Many such applications take advantage of an effect termed electromagnetically induced transparency which involves a cloud of atoms through which is directed a “probe” laser beam tuned to a frequency that the atoms would normally strongly absorb, and a superposed “control” laser beam tuned to excite the atoms to a Rydberg state. With careful choice of the control beam frequency its presence can lead to the transmission of the probe beam through the otherwise opaque medium. Given that Rydberg states are extremely sensitive to external electric fields, their presence can cause marked changes in the probe beam transmission.
Rydberg atoms are so large that in dense gases the electron orbit can enclose many ground-state atoms whose interactions with the electron create a weak chemical bond, forming giant ultralong-range “Rydberg molecules” whose size is comparable to that of the parent Rydberg atoms. Such molecules are not stable at room temperature, but laser cooling techniques now allow production of very cold dense gases, permitting the formation of giant molecules comprising tens to hundreds of “atoms bound within an atom.” The atoms in such a molecule constitute a novel form of “quantum matter” with which to study how many-body interactions lead to collective phenomena, like the formation of “quasi-particles” that play an important role in determining the electronic and magnetic properties of materials.
Rydberg-Rydberg interactions underpin many studies involving quantum simulation and quantum logic devices. Such interactions, which are millions of times stronger than those between ground-state atoms, can be controlled by the choice of the Rydberg states excited and by their physical separations.

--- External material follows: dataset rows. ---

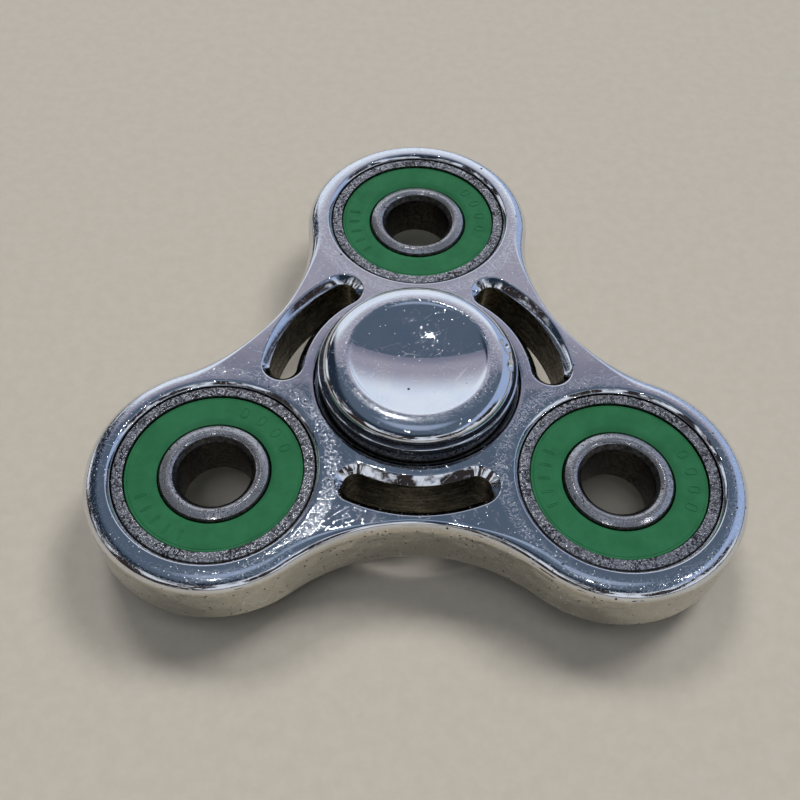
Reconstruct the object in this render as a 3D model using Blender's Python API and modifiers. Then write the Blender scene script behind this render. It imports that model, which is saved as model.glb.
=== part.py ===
"""A three-lobed fidget spinner: a cast frame that holds four ball bearings, and a finger cap on each side.

Lengths are in millimetres here and become metres in the objects. The origin is on the spin axis at half
thickness, +Z is the spin axis, and the first lobe points along +Y.
"""

import math

import bmesh
import bpy
from mathutils import Matrix, Vector

MM = 0.001
SHARP = math.radians(40)  # edges that turn more than this stay sharp where a piece is shaded smooth
AXIS_SIZE = 6.0  # how large an axis empty is drawn
SEGMENTS = 28  # sides of every turned piece, a multiple of four so that it keeps its full width on X and Y
FIT = 0.05  # gap between pieces that are pressed together or rest on each other

# Bearing: the common 22 x 8 x 7 size.
BEARING_R = 11.0
BORE_R = 4.0
HALF_WIDTH = 3.5
PITCH_R = 7.5
BALL_R = 3.969 / 2
BALLS = 7
OUTER_GROOVE_R = 2.13  # grooves are a little larger than the ball, as real ones are
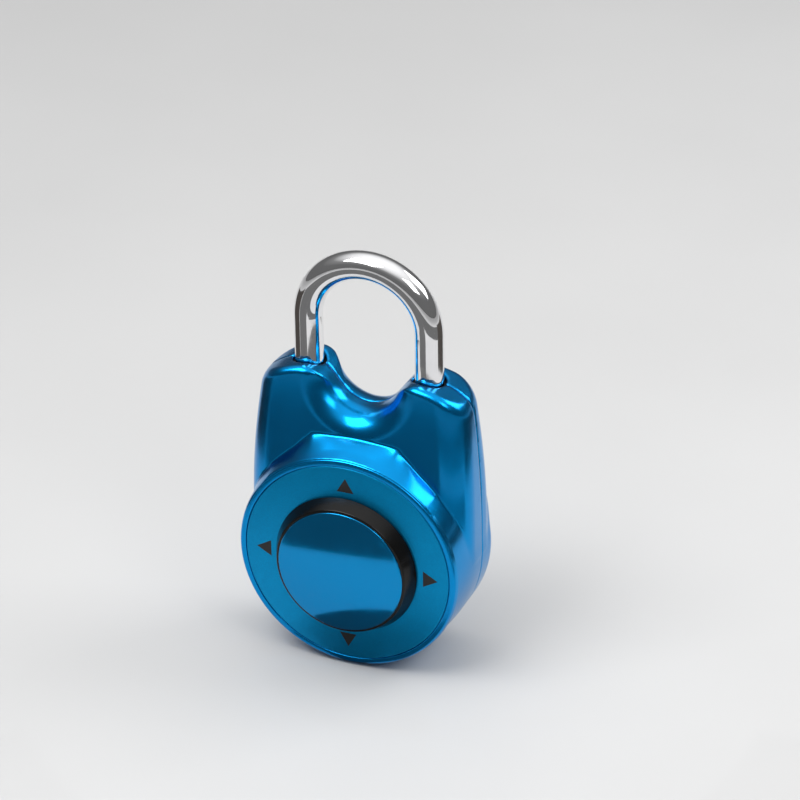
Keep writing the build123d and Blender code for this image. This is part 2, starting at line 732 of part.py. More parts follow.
with BuildPart() as shackle:
    with BuildLine(Plane.XZ) as bow:
        Line((-LEG_X, HEEL_Z), (-LEG_X, BOW_Z))
        ThreePointArc((-LEG_X, BOW_Z), (0, BOW_Z + LEG_X), (LEG_X, BOW_Z))
        Line((LEG_X, BOW_Z), (LEG_X, TOE_Z))
    with BuildSketch(Plane(origin=(-LEG_X, 0, HEEL_Z), z_dir=(0, 0, 1))):
        Circle(BAR_R)
    sweep()
    chamfer(shackle.edges().filter_by(GeomType.CIRCLE).group_by(Axis.Z)[0], 0.8)
    toe_edges = shackle.edges().filter_by(lambda edge: abs(edge.center().Z - TOE_Z) < 0.01)
    chamfer(toe_edges, 1.0)
    # a notch on the inside of each leg for its bolt, tall enough for the press that clears the wheels
    for sign in (-1, 1):
        notch_low = LATCH_TOP_Z - LATCH_H - GAP
        notch_high = LATCH_TOP_Z + PRESS + GAP
        with Locations((sign * (NOTCH_FLOOR_X - 2), 0, (notch_low + notch_high) / 2)):
            Box(4, 9, notch_high - notch_low, mode=Mode.SUBTRACT)
    # groove for the clip near the end of the long leg
    with BuildSketch(Plane.XY.offset(CLIP_Z)):
        with Locations((-LEG_X, 0)):
            Circle(BAR_R + 1)
            Circle(CLIP_BORE_R, mode=Mode.SUBTRACT)
    extrude(amount=CLIP_T, mode=Mode.SUBTRACT)
save(shackle, "shackle")

with BuildPart() as heel_clip:
    with BuildSketch(Plane.XY.offset(CLIP_Z)):
        with Locations((-LEG_X, 0)):
            Circle(CLIP_R)
            Circle(CLIP_BORE_R, mode=Mode.SUBTRACT)
        with Locations((-LEG_X, -CLIP_R)):
            Rectangle(2.4, 2 * CLIP_R, mode=Mode.SUBTRACT)
        with Locations((-LEG_X + CLIP_FLAT, 0)):
            Rectangle(2, 2 * CLIP_R, align=(Align.MIN, Align.CENTER), mode=Mode.SUBTRACT)
    extrude(amount=CLIP_T)
save(heel_clip, "heel_clip")

for side, sign in (("left", -1), ("right", 1)):
    with BuildPart() as leg_bush:
        with BuildSketch(Plane.XY.offset(BUSH_Z)):
            with Locations((sign * LEG_X, 0)):
                Circle(BUSH_R - 0.02)
                Circle(BAR_R + FIT, mode=Mode.SUBTRACT)
        extrude(amount=BUSH_H)
    save(leg_bush, f"leg_bush_{side}")

with BuildPart() as spring_cup:
    with BuildSketch(Plane.XY.offset(CUP_Z)):
        with Locations((-LEG_X, 0)):
            Circle(CUP_R)
    extrude(amount=CUP_H)
    with BuildSketch(Plane.XY.offset(CUP_Z + 1)):
        with Locations((-LEG_X, 0)):
            Circle(CUP_R - 0.7)
    extrude(amount=CUP_H, mode=Mode.SUBTRACT)
save(spring_cup, "spring_cup")

shackle_spring = coil_spring(
    SHACKLE_WIRE_R,
    SHACKLE_COIL_R,
    HEEL_Z - CUP_Z - 1 - 2 * SHACKLE_WIRE_R,
    7,
    (-LEG_X, 0, CUP_Z + 1 + SHACKLE_WIRE_R),
    (0, 0, 1),
)
save(shackle_spring, "shackle_spring")

# ---------------------------------------------------------------- reset lever
with BuildPart() as reset_lever:
    with BuildSketch(facing(BACK_Y - WALL - 0.1, LEVER_Z)):
        RectangleRounded(8, 11, 1)
    extrude(amount=1.2)
    with BuildSketch(facing(BACK_Y - 0.4, LEVER_Z)):
        SlotOverall(NIB_H, NIB_W, rotation=90)
    extrude(amount=WALL)
save(reset_lever, "reset_lever")
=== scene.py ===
import json
import math

import bmesh
import bpy
import numpy as np
from mathutils import Matrix, Vector


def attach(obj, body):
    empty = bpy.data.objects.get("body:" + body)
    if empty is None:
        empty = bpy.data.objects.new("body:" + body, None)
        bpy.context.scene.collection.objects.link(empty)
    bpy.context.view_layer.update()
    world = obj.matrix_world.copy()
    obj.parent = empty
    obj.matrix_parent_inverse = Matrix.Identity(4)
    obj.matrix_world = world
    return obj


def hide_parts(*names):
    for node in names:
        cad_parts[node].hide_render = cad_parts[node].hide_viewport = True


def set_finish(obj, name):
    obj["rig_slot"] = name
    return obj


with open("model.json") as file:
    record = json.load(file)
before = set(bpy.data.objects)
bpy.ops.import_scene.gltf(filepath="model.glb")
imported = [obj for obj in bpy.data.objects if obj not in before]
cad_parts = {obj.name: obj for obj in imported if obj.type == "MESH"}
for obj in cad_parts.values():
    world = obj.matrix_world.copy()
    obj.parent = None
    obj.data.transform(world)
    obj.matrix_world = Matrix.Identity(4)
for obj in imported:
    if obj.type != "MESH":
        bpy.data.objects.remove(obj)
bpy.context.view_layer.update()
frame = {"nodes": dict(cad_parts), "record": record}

MM = 0.001
nodes = frame["nodes"]

# ---------------------------------------------------------------- sizes, in millimetres, in the row's frame
DIAL_Z = -68.9          # height of the dial's centre; the origin is under the shackle's bow
FACE_Y = -15.9          # front of the rim and of the disc
BACK_Y = 9.0
DRUM_R = 28.55
RIM_R = 27.8
RIM_IN_R = 26.36        # inside of the rim, round the disc
RIM_DEPTH = 1.3         # how far back the turned rim reaches before the cast shell takes over
COLLAR_SLOPE = 0.31     # how fast the rim widens towards the back
PAD_TOP = 30.8          # straight top edge of the pad over the dial, above the dial axis
PAD_START = 0.9         # depths between which the pad rises
PAD_END = 6.6
PAD_CORNER = math.radians(20.3)
PAD_FOOT = math.radians(35.5)
PAD_FOOT_R = 29.5
LEG_X = 15.4
SHOULDER_R = 19.1
SHOULDER_X = 13.0
SHOULDER_TOP_Z = -22.9
NOTCH_Z = -23.9
NOTCH_R = 8.7
WALL = 1.9
RIM_LAP = 0.02          # how far the cast shell lies below the turned rim where they overlap
SEAM = 0.07             # half the gap between the two halves of the case
BUSH_R = 4.7
BUSH_TOP_Z = SHOULDER_TOP_Z - 2.4
LEG_HOLE_R = 4.0        # hole in the shoulder above the bush
LEG_HOLE_DEPTH = 12.0
BOSS_WALL = 1.2         # round each bush
BOSS_DEPTH = 4.3
BOSS_LAP = 0.5          # how far the boss stays inside the case's skin
LEVER_Z = DIAL_Z + 15.0
LEVER_TRAVEL = 4.0
LEVER_GAP = 0.2
SLOT_R = 1.7
SLOT_FRONT_Y = 5.0
DISC_R = 26.25
DISC_T = 1.4
WINDOW_R = 12.9         # in the disc, behind the dial
CAVITY_R = 19.5         # opening in the casting behind the disc
CAVITY_BACK_Y = -10.0
CAST_FRONT = 0.3        # how far behind the face the casting ends; the rim covers it
RIM_LAND = 0.6          # clearance of the casting behind the rim's inner edge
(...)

Much of this work exploits “dipole blockade” in which resonant excitation of one atom to a Rydberg state shifts the energies of neighbouring atoms within some critical “blockade radius,” preventing their subsequent excitation. The use of tightly focused laser beams as “optical tweezers” to trap and position atoms has enabled the realisation of Rydberg quantum gates. These gates feature two atoms positioned within a blockade radius and utilise conditional logic, where excitation of the second atom is governed by excitation of the first. Such gates have proven to be fast, reliable and hold promise in the development of a possible quantum computer.
The use of multiple tweezers, or of “optical lattices” formed by intersecting laser beams, provides the opportunity to assemble ordered arrays of Rydberg atoms whose geometrical arrangements match those found in many thin films and solids. Through their interactions they provide a “quantum simulator” with which to examine the properties of the systems they mimic, especially properties such as high-temperature superconductivity and magnetism that result from collective internal interactions, and that are frequently too complex to simulate even on a modern computer. In addition, by varying the atomic arrangements, a wide variety of “artificial” structures not normally found in nature can be engineered and their properties examined. Furthermore, the effects of defects present in a material can be explored by removing selected atoms from the array and examining the changes that this introduces. Such studies speak to the design and engineering of new
materials with tailored electronic, magnetic, and even thermal properties.
Although once purely a scientific curiosity, giant Rydberg atoms are now finding important applications in many technologically important areas. Continuing research into their remarkable physical and chemical properties promises exciting new discoveries that will herald an even broader range of applications.